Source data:
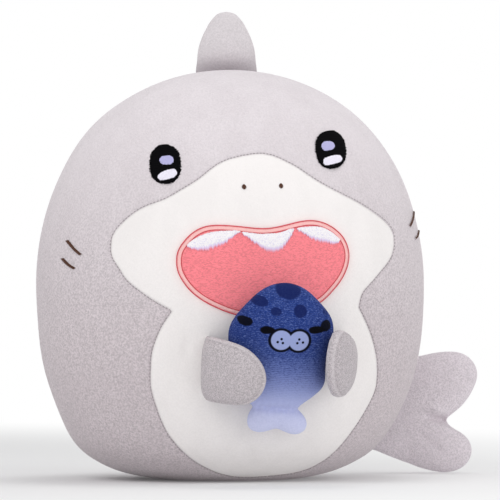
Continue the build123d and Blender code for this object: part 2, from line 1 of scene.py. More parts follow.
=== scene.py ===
import math
import bpy
import numpy as np
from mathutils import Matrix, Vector


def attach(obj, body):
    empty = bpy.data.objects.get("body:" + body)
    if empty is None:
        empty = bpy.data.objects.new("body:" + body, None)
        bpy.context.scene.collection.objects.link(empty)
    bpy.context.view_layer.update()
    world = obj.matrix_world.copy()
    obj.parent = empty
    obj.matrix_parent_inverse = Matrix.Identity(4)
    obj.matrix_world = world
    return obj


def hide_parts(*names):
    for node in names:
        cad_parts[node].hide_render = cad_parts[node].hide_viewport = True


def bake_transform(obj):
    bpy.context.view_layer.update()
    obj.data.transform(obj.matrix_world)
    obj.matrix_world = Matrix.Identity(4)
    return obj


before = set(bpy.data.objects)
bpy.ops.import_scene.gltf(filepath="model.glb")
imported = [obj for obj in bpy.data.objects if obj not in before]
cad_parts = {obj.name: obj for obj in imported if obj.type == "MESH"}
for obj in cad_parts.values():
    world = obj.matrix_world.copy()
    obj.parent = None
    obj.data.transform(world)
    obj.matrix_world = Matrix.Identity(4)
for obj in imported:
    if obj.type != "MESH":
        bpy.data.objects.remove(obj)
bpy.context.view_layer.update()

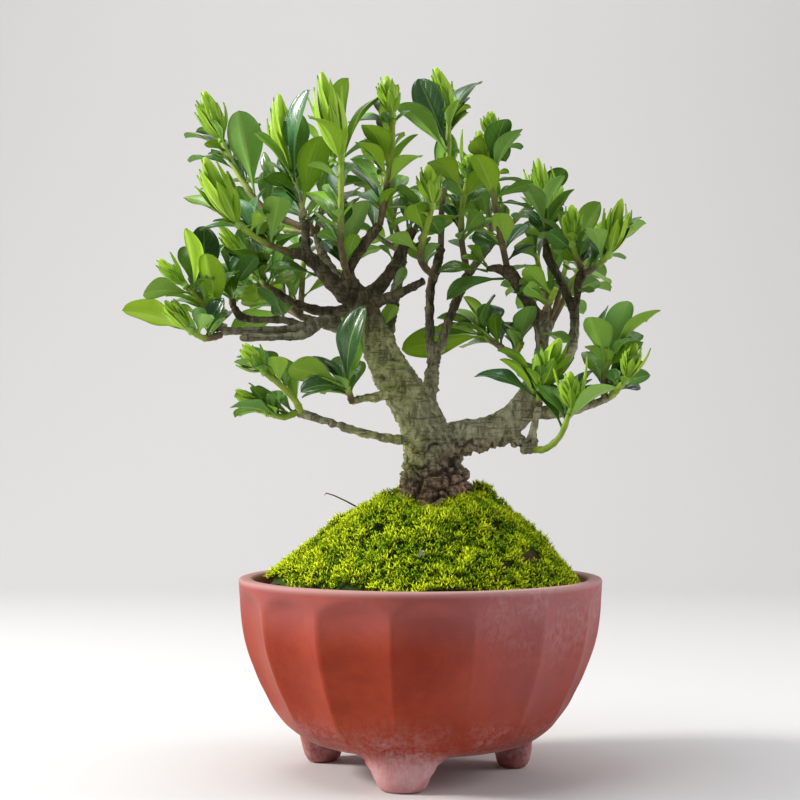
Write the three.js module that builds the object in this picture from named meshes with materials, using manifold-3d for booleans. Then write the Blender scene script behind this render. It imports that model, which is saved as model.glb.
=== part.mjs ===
// A potted gardenia grown as a miniature tree: clay bowl, soil, moss, wood, leafy shoots and new growth.
// Millimetres, +Z up. Lists give a point as [x, z, depth]: x and z as they appear in the plane of the
// bowl's axis to an eye in front of it, and depth as the distance behind that plane.
import * as THREE from "three";
import { mergeVertices } from "three/addons/utils/BufferGeometryUtils.js";
import Module from "manifold-3d";

const wasm = await Module();
wasm.setup();

const EYE_DISTANCE = 900;
const EYE_HEIGHT = 169.5;

const GAP = 0.35;
const LEAF_GAP = 0.3;
const TOUCH_VOLUME = 0.01;

const BOWL_SIDES = 60;
const FLUTES = 15;
const FLUTE_DEPTH = 3.3;
const FLUTE_TURN = THREE.MathUtils.degToRad(-8.3);
const FLUTE_TOP = 93.5;
const FLUTE_ARCH = 5;
const FLUTE_FULL = [84, 46];
const FLUTE_FADE = 17;
const OUTER_ROWS = 11;
const TRUNK_X = 9;
const HOLE_RADIUS = 21;
const SHIFT_ABOVE = 85;
const MOUND_SIDES = 30;
const MOUND_EDGE = 77;
const BLADE_HALF_THICKNESS = 0.55;
const BLADE_FOLD = 0.3;
const FOLDED_FROM = 0.2;
const STALK_HALF_WIDTH = 0.75;

// Bowl section, radius and height, from the drain hole round the outside and back along the inside.
const BOWL_SECTION = [
  [8, 15], [40, 14.5], [52, 16], [62, 21], [70, 28.5], [77, 40], [83, 53], [87.5, 66.5], [89.4, 79],
  [89.9, 87], [90.1, 93], [90.3, 95.8], [89.3, 96.8], [84.2, 96.8], [83, 95.6],
  [82.6, 84], [77, 52], [62, 28], [45, 21], [8, 21],
];
// Feet: place on the ground, the way each points, and the foot's half widths across and along that way.
const FEET = [
  { at: [-8.5, -51.5], turn: -99.4 },
  { at: [-50, 30], turn: 149 },
  { at: [47, 16], turn: 19 },
];
const FOOT_SIDES = 12;
const FOOT_RINGS = [
  { height: 0, across: 8.6, along: 5.6, lean: -0.4 },
  { height: 1.6, across: 10.8, along: 7.2, lean: -0.4 },
  { height: 7, across: 13.8, along: 8.2, lean: 0 },
  { height: 13, across: 17.5, along: 8.8, lean: -0.8 },
  { height: 17.5, across: 20.5, along: 8.6, lean: -3 },
];
const MOUND = [[HOLE_RADIUS, 131.5], [35, 125], [51, 113.5], [66, 100.5], [MOUND_EDGE, 91.5]];
// Soil: the floor of the trunk's hole, the soil's rim, and its sides, which follow the bowl's inside.
const HOLE_FLOOR = 104;
const AXIS_RADIUS = 0.01;
const SOIL_RIM = [81.4, 89.5];
const SOIL_SIDE = [[81.6, 84], [76.2, 52], [61.3, 28.8], [44.7, 21.7]];
const SOIL_FLOOR = 21.7;
const MOSS_THICKNESS = [5.4, 5.4, 5.2, 4.8, 3.2];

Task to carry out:
Take the entries and copy them out exactly.

The reply:
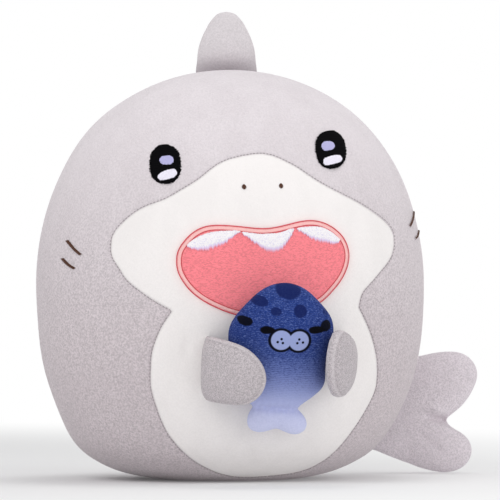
Continue the build123d and Blender code for this object: part 2, from line 1 of scene.py. More parts follow.
=== scene.py ===
import math
import bpy
import numpy as np
from mathutils import Matrix, Vector


def attach(obj, body):
    empty = bpy.data.objects.get("body:" + body)
    if empty is None:
        empty = bpy.data.objects.new("body:" + body, None)
        bpy.context.scene.collection.objects.link(empty)
    bpy.context.view_layer.update()
    world = obj.matrix_world.copy()
    obj.parent = empty
    obj.matrix_parent_inverse = Matrix.Identity(4)
    obj.matrix_world = world
    return obj


def hide_parts(*names):
    for node in names:
        cad_parts[node].hide_render = cad_parts[node].hide_viewport = True


def bake_transform(obj):
    bpy.context.view_layer.update()
    obj.data.transform(obj.matrix_world)
    obj.matrix_world = Matrix.Identity(4)
    return obj


before = set(bpy.data.objects)
bpy.ops.import_scene.gltf(filepath="model.glb")
imported = [obj for obj in bpy.data.objects if obj not in before]
cad_parts = {obj.name: obj for obj in imported if obj.type == "MESH"}
for obj in cad_parts.values():
    world = obj.matrix_world.copy()
    obj.parent = None
    obj.data.transform(world)
    obj.matrix_world = Matrix.Identity(4)
for obj in imported:
    if obj.type != "MESH":
        bpy.data.objects.remove(obj)
bpy.context.view_layer.update()

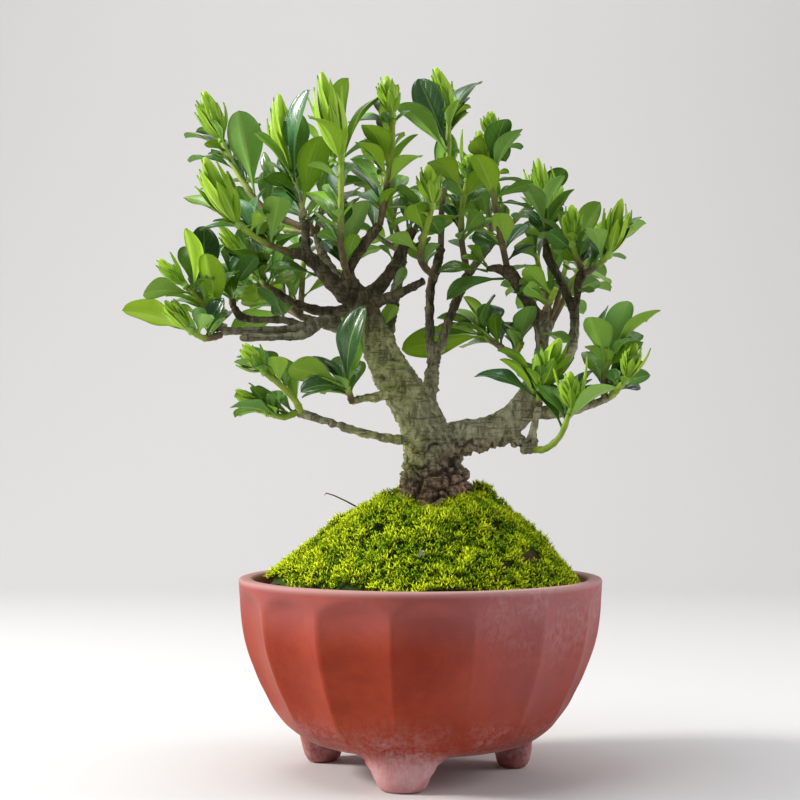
Write the three.js module that builds the object in this picture from named meshes with materials, using manifold-3d for booleans. Then write the Blender scene script behind this render. It imports that model, which is saved as model.glb.
=== part.mjs ===
// A potted gardenia grown as a miniature tree: clay bowl, soil, moss, wood, leafy shoots and new growth.
// Millimetres, +Z up. Lists give a point as [x, z, depth]: x and z as they appear in the plane of the
// bowl's axis to an eye in front of it, and depth as the distance behind that plane.
import * as THREE from "three";
import { mergeVertices } from "three/addons/utils/BufferGeometryUtils.js";
import Module from "manifold-3d";

const wasm = await Module();
wasm.setup();

const EYE_DISTANCE = 900;
const EYE_HEIGHT = 169.5;

const GAP = 0.35;
const LEAF_GAP = 0.3;
const TOUCH_VOLUME = 0.01;

const BOWL_SIDES = 60;
const FLUTES = 15;
const FLUTE_DEPTH = 3.3;
const FLUTE_TURN = THREE.MathUtils.degToRad(-8.3);
const FLUTE_TOP = 93.5;
const FLUTE_ARCH = 5;
const FLUTE_FULL = [84, 46];
const FLUTE_FADE = 17;
const OUTER_ROWS = 11;
const TRUNK_X = 9;
const HOLE_RADIUS = 21;
const SHIFT_ABOVE = 85;
const MOUND_SIDES = 30;
const MOUND_EDGE = 77;
const BLADE_HALF_THICKNESS = 0.55;
const BLADE_FOLD = 0.3;
const FOLDED_FROM = 0.2;
const STALK_HALF_WIDTH = 0.75;

// Bowl section, radius and height, from the drain hole round the outside and back along the inside.
const BOWL_SECTION = [
  [8, 15], [40, 14.5], [52, 16], [62, 21], [70, 28.5], [77, 40], [83, 53], [87.5, 66.5], [89.4, 79],
  [89.9, 87], [90.1, 93], [90.3, 95.8], [89.3, 96.8], [84.2, 96.8], [83, 95.6],
  [82.6, 84], [77, 52], [62, 28], [45, 21], [8, 21],
];
// Feet: place on the ground, the way each points, and the foot's half widths across and along that way.
const FEET = [
  { at: [-8.5, -51.5], turn: -99.4 },
  { at: [-50, 30], turn: 149 },
  { at: [47, 16], turn: 19 },
];
const FOOT_SIDES = 12;
const FOOT_RINGS = [
  { height: 0, across: 8.6, along: 5.6, lean: -0.4 },
  { height: 1.6, across: 10.8, along: 7.2, lean: -0.4 },
  { height: 7, across: 13.8, along: 8.2, lean: 0 },
  { height: 13, across: 17.5, along: 8.8, lean: -0.8 },
  { height: 17.5, across: 20.5, along: 8.6, lean: -3 },
];
const MOUND = [[HOLE_RADIUS, 131.5], [35, 125], [51, 113.5], [66, 100.5], [MOUND_EDGE, 91.5]];
// Soil: the floor of the trunk's hole, the soil's rim, and its sides, which follow the bowl's inside.
const HOLE_FLOOR = 104;
const AXIS_RADIUS = 0.01;
const SOIL_RIM = [81.4, 89.5];
const SOIL_SIDE = [[81.6, 84], [76.2, 52], [61.3, 28.8], [44.7, 21.7]];
const SOIL_FLOOR = 21.7;
const MOSS_THICKNESS = [5.4, 5.4, 5.2, 4.8, 3.2];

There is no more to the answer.